According to the American Council for Drug Education, more than 70 percent of substance abusers hold a job, which increases their risk of work related injury to them or others. While this statistic includes abuse of both legal and illegal drugs, Quest Diagnostics, a diagnostic testing company, reported the use of prescription opiates by American workers and job applicants has increased by 40 percent since 2005.

The Florida Society of Interventional Pain Physicians (FSIPP), the group behind The Pain Truth, a statewide educational campaign dedicated to fighting prescription drug abuse; wants to educate employers and employees on ways to help reduce the risk of accidents precipitated by prescription addiction.

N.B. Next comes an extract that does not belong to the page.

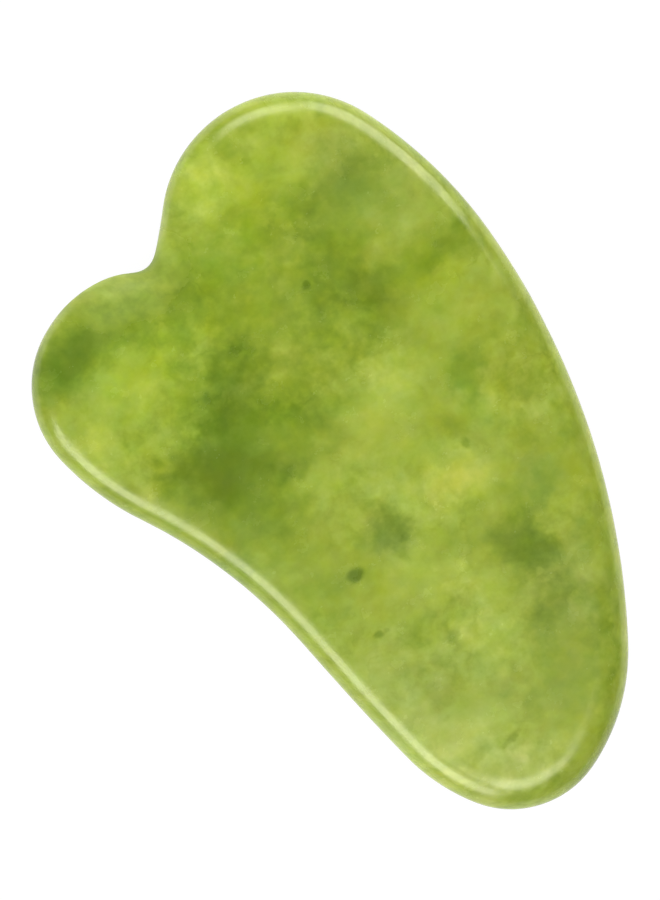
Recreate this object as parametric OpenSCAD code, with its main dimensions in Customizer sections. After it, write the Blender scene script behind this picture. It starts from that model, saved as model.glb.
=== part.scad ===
// Gua sha scraper: one slab of polished jade with a heart-shaped head and a tapering, rounded tip.
//
// The stone lies flat. Z is its thickness and z = 0 the face it rests on. Y is its length, with the
// two lobes of the head at +Y and the tip at -Y. The long convex back faces +X and the hollow belly
// -X. The origin is the centre of the outline's bounding box.
//
// The outline is a closed chain of tangent circular arcs, anticlockwise seen from above. The rim is
// half round, and each of its sectors is a surface of revolution about its own arc's centre.

/* [Overall] */

// Overall length along Y, mm
length = 83; // [72:1:110]
// Thickness along Z, mm; the rim is a half round of this height
thickness = 6; // [4:0.5:6.5]
// Heading of the outline where the tip arc begins, degrees from +X; it leans the whole stone
lean = -45.5; // [-55.5:0.5:-35.5]

/* [Tip] */

// Radius of the tip arc, mm on a stone 83 mm long, as are all the radii below
tip_radius = 10.5; // [9:0.5:13]
// Angle the tip arc turns through, degrees
tip_turn = 77; // [72:0.5:82]
// Radius of the shoulder between the tip and the back, mm
tip_outer_radius = 22.5; // [18:0.5:28]
// Angle that shoulder turns through, degrees
tip_outer_turn = 36.5; // [32:0.5:42]
// Radius of the shoulder between the belly and the tip, mm
tip_inner_radius = 21; // [16:0.5:28]
// Angle that shoulder turns through, degrees
tip_inner_turn = 25; // [21:0.5:29]

/* [Back] */

// Radius of the long back, mm
back_radius = 83; // [72:1:98]
// Angle the long back turns through, degrees
back_turn = 32.5; // [28:0.5:37]
// Radius of the upper back, where it rounds towards the large lobe, mm
upper_back_radius = 47; // [38:0.5:60]
// Angle the upper back turns through, degrees
upper_back_turn = 22.5; // [18:0.5:27]

/* [Large lobe] */

// Radius of the large lobe's crown, mm
crown_radius = 14.3; // [12.5:0.1:16.5]
// Angle the crown turns through, degrees
crown_turn = 115.5; // [111:0.5:120]
// Radius of the slightly hollow run from the crown into the notch, mm
crown_run_radius = 50.5; // [38:0.5:75]
// Angle that hollow run turns back through, degrees
crown_run_turn = 6; // [3:0.5:9]

/* [Notch] */

// Radius of the hollow notch between the lobes, mm
notch_radius = 2.1; // [1.5:0.1:4]
// Angle the notch turns back through, degrees
notch_turn = 76.5; // [70:0.5:83]

/* [Small lobe] */

// Radius of the small lobe beside the notch, mm
lobe_inner_radius = 8.5; // [8:0.5:11]
// Angle it turns through beside the notch, degrees
lobe_inner_turn = 24; // [19:0.5:29]
// Radius over the top of the small lobe, mm
lobe_top_radius = 13.4; // [11:0.1:16]
// Angle it turns through over the top, degrees
lobe_top_turn = 41; // [36:0.5:46]
// Radius round the end of the small lobe, mm
lobe_end_radius = 11.6; // [10:0.1:14]
// Angle it turns through round the end, degrees
lobe_end_turn = 68.5; // [64:0.5:73]
// Radius under the small lobe, where it runs down to the belly, mm
lobe_under_radius = 31; // [24:0.5:40]
// Angle it turns through under the lobe, degrees
lobe_under_turn = 19.5; // [16:0.5:23]

/* [Belly] */

// Radius of the hollow belly, mm
belly_radius = 58; // [48:0.5:75]
// Angle the belly turns back through, degrees
belly_turn = 22.5; // [19:0.5:26]
// Radius of the nearly straight run from the belly to the tip, mm
lower_belly_radius = 300; // [220:10:380]
// Angle that run turns through, degrees
lower_belly_turn = 3; // [2:0.5:4]

/* [Node] */

// Which node to draw

/* [Hidden] */

$fn = 72;

jade = [0.6, 0.68, 0.24];

// Arcs in order from the belly end of the tip: [radius, turn]. Hollow arcs are negative in both.
arcs = [
    [tip_radius, tip_turn],
    [tip_outer_radius, tip_outer_turn],
    [back_radius, back_turn],
    [upper_back_radius, upper_back_turn],
    [crown_radius, crown_turn],
    [-crown_run_radius, -crown_run_turn],
    [-notch_radius, -notch_turn],
    [lobe_inner_radius, lobe_inner_turn],
    [lobe_top_radius, lobe_top_turn],
    [lobe_end_radius, lobe_end_turn],
    [lobe_under_radius, lobe_under_turn],
    [-belly_radius, -belly_turn],
    [lower_belly_radius, lower_belly_turn],
    [tip_inner_radius, tip_inner_turn]
];
nominal_radii = [for (arc = arcs) arc[0]];
nominal_turns = [for (arc = arcs) arc[1]];
last = len(arcs) - 1;

// --- Turns and headings ---

// The outline turns through 360 degrees in all: the bulging arcs share out any excess, in whole
// hundredths of a degree, and the last of them takes the rest.
hollow_total = total([for (turn = nominal_turns) min(turn, 0)]);
bulge_total = total([for (turn = nominal_turns) max(turn, 0)]);
all_but_last = [
    for (i = [0:last - 1])
        let (turn = nominal_turns[i])
            turn < 0 ? turn : round(100 * turn * (360 - hollow_total) / bulge_total) / 100
];
turns = concat(all_but_last, [360 - total(all_but_last)]);

// Heading of the outline at the start of each arc, and at the end of the last.
headings = [
    for (i = 0, heading = lean; i <= last + 1; heading = heading + (i <= last ? turns[i] : 0), i = i + 1)
        heading
];

// --- Closing the outline ---

// Every radius is changed by the small share of itself that brings the end back to the start,
// chosen so that the shares are least in sum of squares. An arc's share is closing * its chord.
nominal_chords = chords(nominal_radii);
gap = total(nominal_chords);
sum_xx = total([for (chord = nominal_chords) chord.x * chord.x]);
sum_xy = total([for (chord = nominal_chords) chord.x * chord.y]);
sum_yy = total([for (chord = nominal_chords) chord.y * chord.y]);
determinant = sum_xx * sum_yy - sum_xy * sum_xy;
closing = -[sum_yy * gap.x - sum_xy * gap.y, sum_xx * gap.y - sum_xy * gap.x] / determinant;
closed_radii = [for (i = [0:last]) nominal_radii[i] * (1 + closing * nominal_chords[i])];
closed_chords = chords(closed_radii);

// Where each arc starts, before the outline is scaled and centred, and the centre it turns about.
starts = [for (i = 0, start = [0, 0]; i <= last; start = start + closed_chords[i], i = i + 1) start];
pivots = [for (i = [0:last]) starts[i] - closed_radii[i] * outward(headings[i])];

// --- Scaling and centring ---

// The outline's extremes lie where it runs along X or Y, at a whole number of quarter turns.
extremes = concat(starts, [
    for (i = [0:last])
        for (quarter = [-3:7])
            if ((90 * quarter - headings[i]) * (90 * quarter - headings[i + 1]) <= 0)
                pivots[i] + closed_radii[i] * outward(90 * quarter)
]);
low = [min([for (point = extremes) point.x]), min([for (point = extremes) point.y])];
high = [max([for (point = extremes) point.x]), max([for (point = extremes) point.y])];
size = length / (high.y - low.y);

radii = size * closed_radii;
centres = [for (pivot = pivots) size * (pivot - (low + high) / 2)];

// --- Rim and core ---

// Behind the half-round rim is a flat margin that the core overlaps. It is at most widest_margin,
// and at most margin_share of the room left on the tightest bulging arc.
widest_margin = 2.5;
margin_share = 0.8;
rim_radius = thickness / 2;
tightest = min([for (radius = radii) if (radius > 0) radius]);
margin = min(widest_margin, margin_share * (tightest - rim_radius));

// Every core corner lies half-way across the margin and clear of the sectors' ends. The limit on
// step angle times the root of the radius keeps the corners so close that no side leaves the margin.
core_step_limit = 60;
core = [
    for (i = [0:last])
        let (
            radius = radii[i] - rim_radius - margin / 2,
            steps = ceil(abs(turns[i]) * sqrt(abs(radius)) / core_step_limit)
        )
            for (j = [0:steps - 1])
                centres[i] + radius * outward(headings[i] + turns[i] * (j + 0.5) / steps)
];

// --- Functions ---

// The outward direction where the outline has this heading.
function outward(heading) = [sin(heading), -cos(heading)];

// The step from start to end of each arc, for a list of signed radii.
function chords(arc_radii) = [
    for (i = [0:last]) arc_radii[i] * (outward(headings[i + 1]) - outward(headings[i]))
];

// The sum of a list of numbers or of vectors.
function total(list) = [for (item = list) 1] * list;

function to_thousandths(value) = round(value * 1000) / 1000;

// --- Modules ---

// Moves by whole thousandths and then the rest, so that neighbouring rim sectors share their ends.
module shift(offset_xy) {
    coarse = [to_thousandths(offset_xy.x), to_thousandths(offset_xy.y)];
    translate(coarse)
        translate([offset_xy.x - coarse.x, offset_xy.y - coarse.y])
            children();
}

// Cross-section of the rim in the (radius, height) plane, its outermost point at x = 0; side is +1
// where the stone lies towards -x and -1 where it lies towards +x.
module rim_section(side) {
    translate([-side * rim_radius, rim_radius])
        circle(r = rim_radius);
    translate([side > 0 ? -rim_radius - margin : rim_radius, 0])
        square([margin, thickness]);
}

// The rim along arc i. A hollow arc is swept from its end back to its start.
module rim_sector(i) {
    bulging = radii[i] > 0;
    shift(centres[i])
        rotate_extrude(angle = abs(turns[i]), start = bulging ? headings[i] - 90 : headings[i + 1] + 90)
            shift([abs(radii[i]), 0])
                rim_section(bulging ? 1 : -1);
}

module stone() {
    color(jade)
        union() {
            linear_extrude(height = thickness)
                polygon(core);
            for (i = [0:last])
                rim_sector(i);
        }
}

stone();
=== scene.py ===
import math

import bpy
import numpy as np
from mathutils import Matrix, Vector, noise
from mathutils.geometry import delaunay_2d_cdt


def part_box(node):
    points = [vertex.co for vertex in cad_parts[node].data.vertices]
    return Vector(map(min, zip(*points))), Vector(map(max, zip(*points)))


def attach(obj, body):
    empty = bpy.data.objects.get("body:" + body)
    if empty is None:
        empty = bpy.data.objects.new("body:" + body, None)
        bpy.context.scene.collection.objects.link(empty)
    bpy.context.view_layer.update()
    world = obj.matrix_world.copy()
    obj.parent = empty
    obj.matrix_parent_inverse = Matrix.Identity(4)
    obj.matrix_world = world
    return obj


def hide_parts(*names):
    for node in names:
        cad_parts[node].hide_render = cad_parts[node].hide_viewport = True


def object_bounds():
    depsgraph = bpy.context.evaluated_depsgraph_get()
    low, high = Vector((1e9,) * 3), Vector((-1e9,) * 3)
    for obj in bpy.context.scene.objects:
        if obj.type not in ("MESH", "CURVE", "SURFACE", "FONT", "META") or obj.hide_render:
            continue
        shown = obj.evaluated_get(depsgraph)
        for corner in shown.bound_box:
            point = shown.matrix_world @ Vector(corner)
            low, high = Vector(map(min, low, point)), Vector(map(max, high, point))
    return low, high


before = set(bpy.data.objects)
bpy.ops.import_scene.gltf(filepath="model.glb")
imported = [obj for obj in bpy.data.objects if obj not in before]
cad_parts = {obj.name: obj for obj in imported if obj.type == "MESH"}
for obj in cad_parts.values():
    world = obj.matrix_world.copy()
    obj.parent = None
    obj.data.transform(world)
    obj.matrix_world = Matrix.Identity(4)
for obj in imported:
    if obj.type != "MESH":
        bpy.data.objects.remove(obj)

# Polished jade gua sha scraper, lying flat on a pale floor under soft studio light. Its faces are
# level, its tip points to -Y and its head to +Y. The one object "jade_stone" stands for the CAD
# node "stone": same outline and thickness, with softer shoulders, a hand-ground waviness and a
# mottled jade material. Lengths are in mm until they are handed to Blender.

MM = 0.001
cad_low, cad_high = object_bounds()
box_low, box_high = (np.array(corner[:3]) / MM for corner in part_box("stone"))
BOX_SIZE = (box_high - box_low)[:2]
BOX_MIDDLE = (box_low + box_high)[:2] / 2
THICKNESS = float(box_high[2] - box_low[2])
FLOOR_Z = float(box_low[2])
CENTRE = Vector(((cad_low + cad_high) / 2)[:])

# ---------------------------------------------------------------- outline

# Tangent arcs, anticlockwise from the inner end of the tip: radius (mm), turn (degrees).
ARCS = (
    (10.5, 77), (22.5, 36.5), (83, 32.5), (47, 22.5), (14.3, 115.5), (-50.5, -6), (-2.1, -76.5),
    (8.5, 24), (13.4, 41), (11.6, 68.5), (31, 19.5), (-58, -22.5), (300, 3), (21, 25),
)
START_HEADING = -45.5  # degrees
ARC_SAMPLES = 400
OUTLINE_STEP = 0.25
EASE_WIDTH = 0.7  # smoothing along the outline where arcs meet


def outward_at(heading):
    """Outward direction where the outline has this heading."""
    return np.stack([np.sin(heading), -np.cos(heading)], -1)


def closed_arcs():
    """Closely spaced points along the arcs, whose radii are adjusted so that the chain closes."""
    radius = np.array([arc[0] for arc in ARCS], float)
    heading = np.radians(START_HEADING + np.r_[0, np.cumsum([arc[1] for arc in ARCS])])
    turn = outward_at(heading[1:]) - outward_at(heading[:-1])
    chord = radius[:, None] * turn
    share = -np.linalg.solve(chord.T @ chord, chord.sum(0))
    radius = radius * (1 + chord @ share)
    chord = radius[:, None] * turn
    start = np.r_[[[0, 0]], np.cumsum(chord, 0)[:-1]]
    points = []
    for i in range(len(radius)):
        sweep = heading[i + 1] - heading[i]
        angle = heading[i] + sweep * np.arange(ARC_SAMPLES) / ARC_SAMPLES
        points.append(start[i] + radius[i] * (outward_at(angle) - outward_at(heading[i])))
    return np.vstack(points)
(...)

FSIPP pain physicians, located throughout the state, have drawn up some recommendations to help employers and employees raise awareness of prescription drug abuse in the workplace.

For employers:

-- Provide materials that will educate employees on the harmful effects of prescription drug abuse.
-- Be sure to have clearly stated rules in place outlining the disciplinary actions should prescription drug abuse be present in the workplace.
-- Train managers, human resource personnel, and others to identify and handle substance abusers.
-- Look for abuse among the workforce; some signs of abuse include increased absences, decreased productivity and involvement in accidents both on and off the job.

For employees:

-- Take responsibility—whether legal or otherwise, prescription pills do have side effects so be sure to be aware of the implications for both employee and employers if accidents do occur.
-- If affected by prescription drug addiction, take advantage of the programs and information available.

"Being under the influence of prescription drugs can hinder an individual's mindset especially when operating heavy machinery," said Deborah Tracy, MD, president of FSIPP. "Safety and precaution are important first steps to take in order to start turning the tide on this current downward trend."